* [What is needed]
Write each line out again exactly as written.

* [Given records]
§

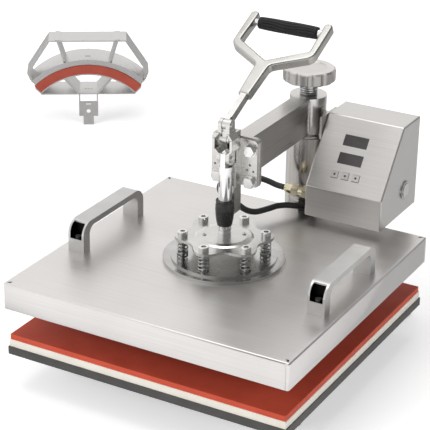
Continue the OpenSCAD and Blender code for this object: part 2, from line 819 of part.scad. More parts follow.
module plunger_rod() color([0.86, 0.86, 0.86]) translate([0, axis_y, 0]) difference() {
    edge = tongue_w / sqrt(2);
    union() {
        translate([0, 0, rod_foot]) cylinder(d = rod_d, h = tongue_base - rod_foot);
        intersection() {
            block(-tongue_w / 2, tongue_w / 2, -rod_d / 2, rod_d / 2, tongue_base, tongue_top);
            translate([0, 0, tongue_base]) cylinder(d = rod_d, h = tongue_top - tongue_base);
        }
        translate([0, 4, tongue_top - tongue_w / 2]) rotate([90, 0, 0]) rotate([0, 0, 45])
            cube([edge, edge, 8]);
    }
    translate([0, 0, rod_foot + 6]) difference() {
        cylinder(d = rod_d + 2, h = 1.6);
        translate([0, 0, -1]) cylinder(d = rod_d - 2, h = 4);
    }
}

module ring_places(r, n, turn) {
    for (i = [0 : n - 1]) rotate([0, 0, turn + i * 360 / n]) translate([r, 0, 0]) children();
}

module star_plate() color([0.8, 0.79, 0.77]) translate([0, axis_y, star_z]) difference() {
    linear_extrude(star_t) polygon([
        for (a = [0 : 5 : 355]) (star_mean + star_wave * cos(6 * (a - bolt_turn))) * [cos(a), sin(a)]
    ]);
    ring_places(bolt_circle, 6, bolt_turn)
        translate([0, 0, -1]) cylinder(r = bolt_d / 2 + air, h = star_t + 2);
}

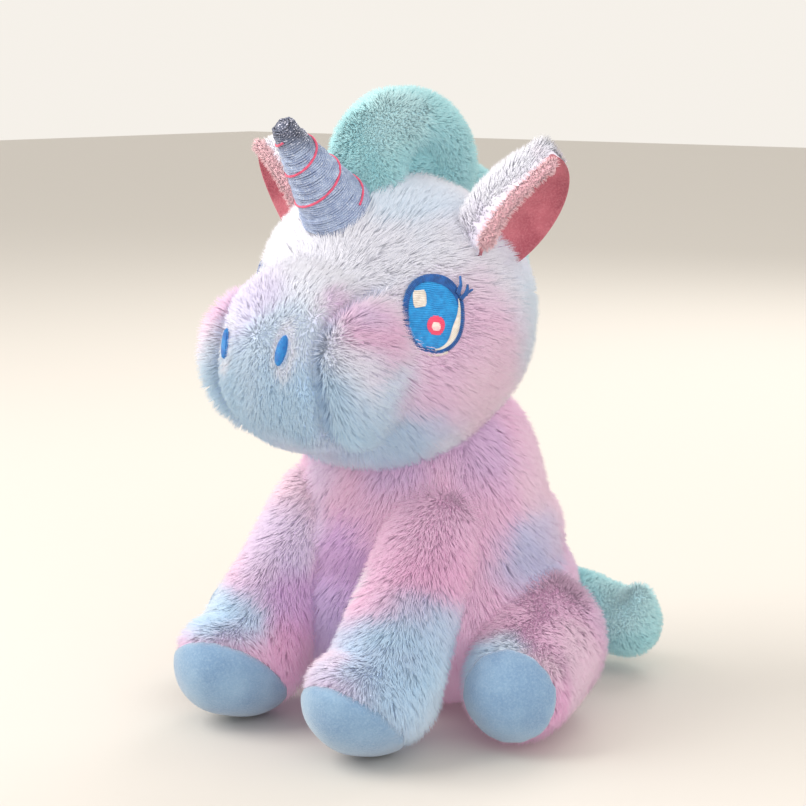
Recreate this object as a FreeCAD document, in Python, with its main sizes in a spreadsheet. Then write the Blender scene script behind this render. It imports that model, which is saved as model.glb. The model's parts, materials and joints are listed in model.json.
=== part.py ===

§

* [Task answer]
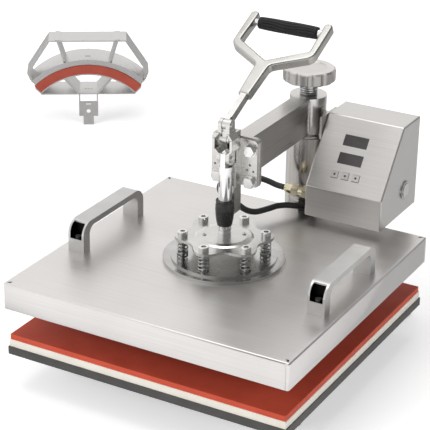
Continue the OpenSCAD and Blender code for this object: part 2, from line 819 of part.scad. More parts follow.
module plunger_rod() color([0.86, 0.86, 0.86]) translate([0, axis_y, 0]) difference() {
    edge = tongue_w / sqrt(2);
    union() {
        translate([0, 0, rod_foot]) cylinder(d = rod_d, h = tongue_base - rod_foot);
        intersection() {
            block(-tongue_w / 2, tongue_w / 2, -rod_d / 2, rod_d / 2, tongue_base, tongue_top);
            translate([0, 0, tongue_base]) cylinder(d = rod_d, h = tongue_top - tongue_base);
        }
        translate([0, 4, tongue_top - tongue_w / 2]) rotate([90, 0, 0]) rotate([0, 0, 45])
            cube([edge, edge, 8]);
    }
    translate([0, 0, rod_foot + 6]) difference() {
        cylinder(d = rod_d + 2, h = 1.6);
        translate([0, 0, -1]) cylinder(d = rod_d - 2, h = 4);
    }
}

module ring_places(r, n, turn) {
    for (i = [0 : n - 1]) rotate([0, 0, turn + i * 360 / n]) translate([r, 0, 0]) children();
}

module star_plate() color([0.8, 0.79, 0.77]) translate([0, axis_y, star_z]) difference() {
    linear_extrude(star_t) polygon([
        for (a = [0 : 5 : 355]) (star_mean + star_wave * cos(6 * (a - bolt_turn))) * [cos(a), sin(a)]
    ]);
    ring_places(bolt_circle, 6, bolt_turn)
        translate([0, 0, -1]) cylinder(r = bolt_d / 2 + air, h = star_t + 2);
}

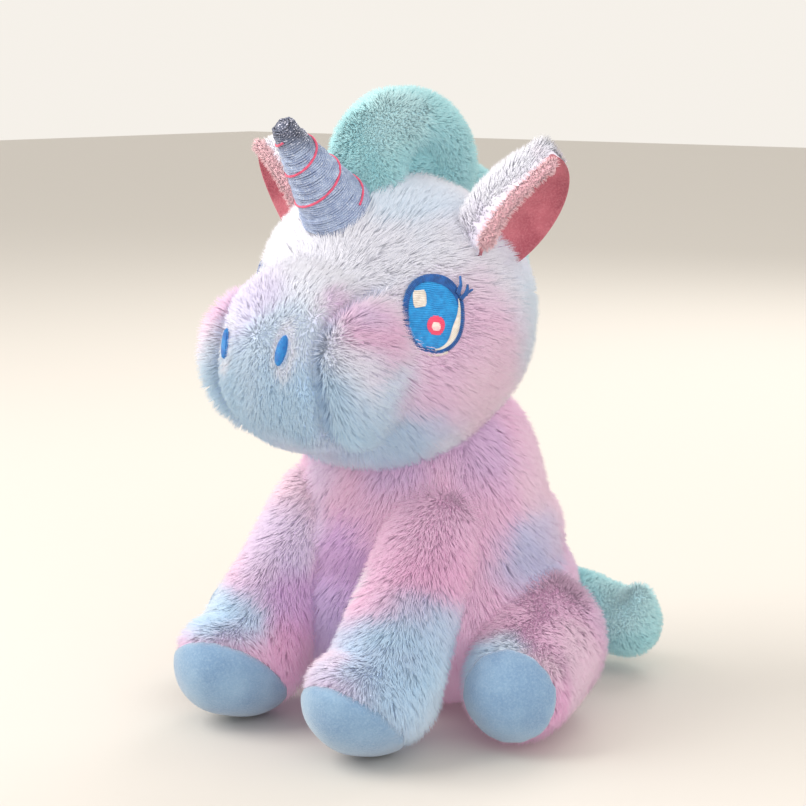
Recreate this object as a FreeCAD document, in Python, with its main sizes in a spreadsheet. Then write the Blender scene script behind this render. It imports that model, which is saved as model.glb. The model's parts, materials and joints are listed in model.json.
=== part.py ===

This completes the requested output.